Pick every line with "materials" from the material below.

··········

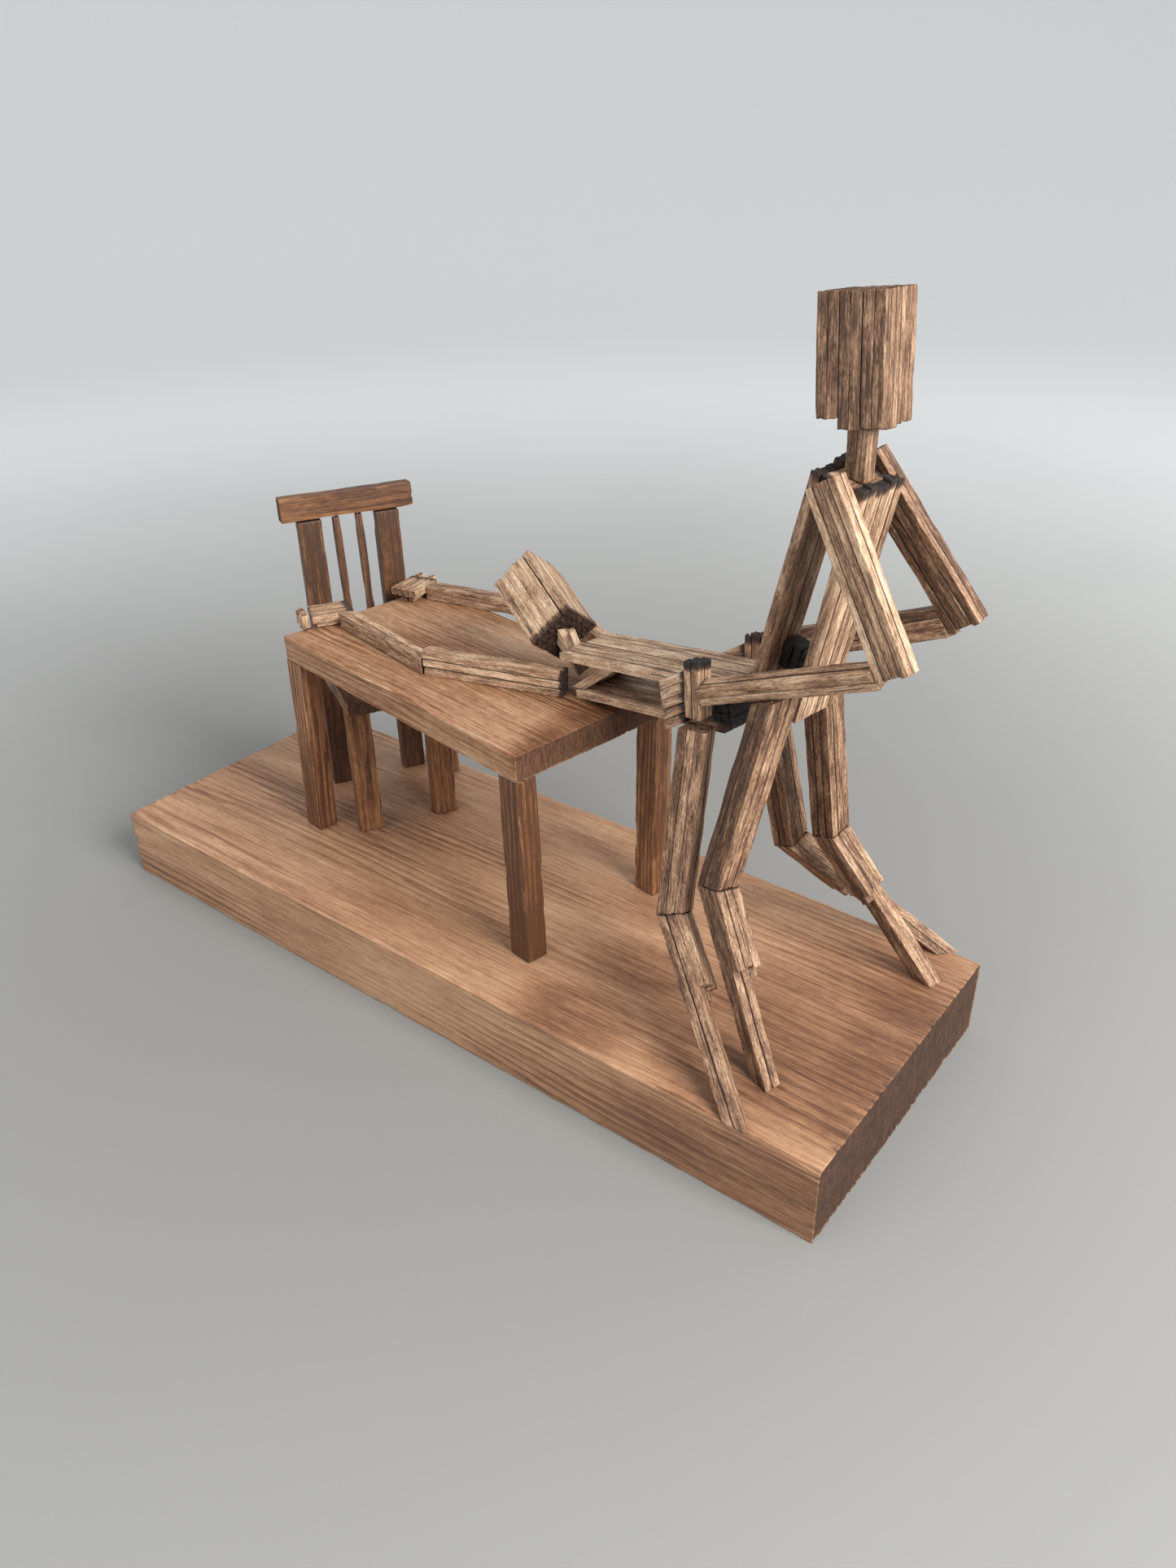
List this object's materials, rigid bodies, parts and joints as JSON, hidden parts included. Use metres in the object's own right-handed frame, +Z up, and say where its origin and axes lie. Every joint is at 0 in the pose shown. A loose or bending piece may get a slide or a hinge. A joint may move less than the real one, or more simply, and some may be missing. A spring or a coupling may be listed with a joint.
{
  "type": "matchstick figure sculpture",
  "caption": "Wooden diorama on a board: a table, a chair and stick figures glued from square matchsticks, one standing and one leaning over the table",
  "frame": {"origin": "centre of the underside of the base board", "axes": "+X along the board from the chair towards the standing figure, +Y away from the side seen in the picture, +Z up"},
  "size_m": [0.27, 0.0977, 0.2063],
  "materials": {
    "board_pine": "stained pine, planed faces and sawn ends",
    "table_pine": "stained pine, planed faces and sawn ends",
    "chair_wood": "dark stained wood strips",
    "match_wood": "weathered matchstick wood with dark grain",
    "charred_match": "burnt match ends"
  },
  "bodies": {
    "root": {"base_board": "board_pine", "table_top": "table_pine", "table_leg_front_left": "table_pine", "table_leg_front_right": "table_pine", "table_leg_back_right": "table_pine", "table_leg_back_left": "table_pine", "chair_seat": "chair_wood", "chair_front_leg_left": "chair_wood", "chair_front_leg_right": "chair_wood", "chair_back_post_left": "chair_wood", "chair_back_post_right": "chair_wood", "chair_spindles": "chair_wood", "chair_top_rail": "chair_wood", "standing_head": "match_wood", "standing_neck": "match_wood", "standing_shoulder_block": "charred_match", "standing_chest_panel": "match_wood", "standing_back_panel": "match_wood", "standing_hip_block": "charred_match", "standing_left_upper_arm": "match_wood", "standing_left_forearm": "match_wood", "standing_left_hand": "match_wood", "standing_right_upper_arm": "match_wood", "standing_right_forearm": "match_wood", "standing_right_hand": "match_wood", "standing_left_thigh": "match_wood", "standing_left_shin": "match_wood", "standing_left_calf": "match_wood", "standing_right_thigh": "match_wood", "standing_right_shin": "match_wood", "standing_right_calf": "match_wood", "leaning_head": "match_wood", "leaning_neck": "match_wood", "leaning_shoulder_block": "match_wood", "leaning_chest_panel": "match_wood", "leaning_back_panel": "match_wood", "leaning_torso_brace": "match_wood", "leaning_hip_block": "charred_match", "leaning_left_upper_arm": "match_wood", "leaning_left_forearm": "match_wood", "leaning_left_hand": "match_wood", "leaning_right_upper_arm": "match_wood", "leaning_right_forearm": "match_wood", "leaning_right_hand": "match_wood", "leaning_left_thigh": "match_wood", "leaning_left_shin": "match_wood", "leaning_left_calf": "match_wood", "leaning_right_thigh": "match_wood", "leaning_right_shin": "match_wood", "leaning_right_calf": "match_wood"}
  },
  "joints": []
}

··········

* [Final answer]
List this object's materials, rigid bodies, parts and joints as JSON, hidden parts included. Use metres in the object's own right-handed frame, +Z up, and say where its origin and axes lie. Every joint is at 0 in the pose shown. A loose or bending piece may get a slide or a hinge. A joint may move less than the real one, or more simply, and some may be missing. A spring or a coupling may be listed with a joint.
  "materials": {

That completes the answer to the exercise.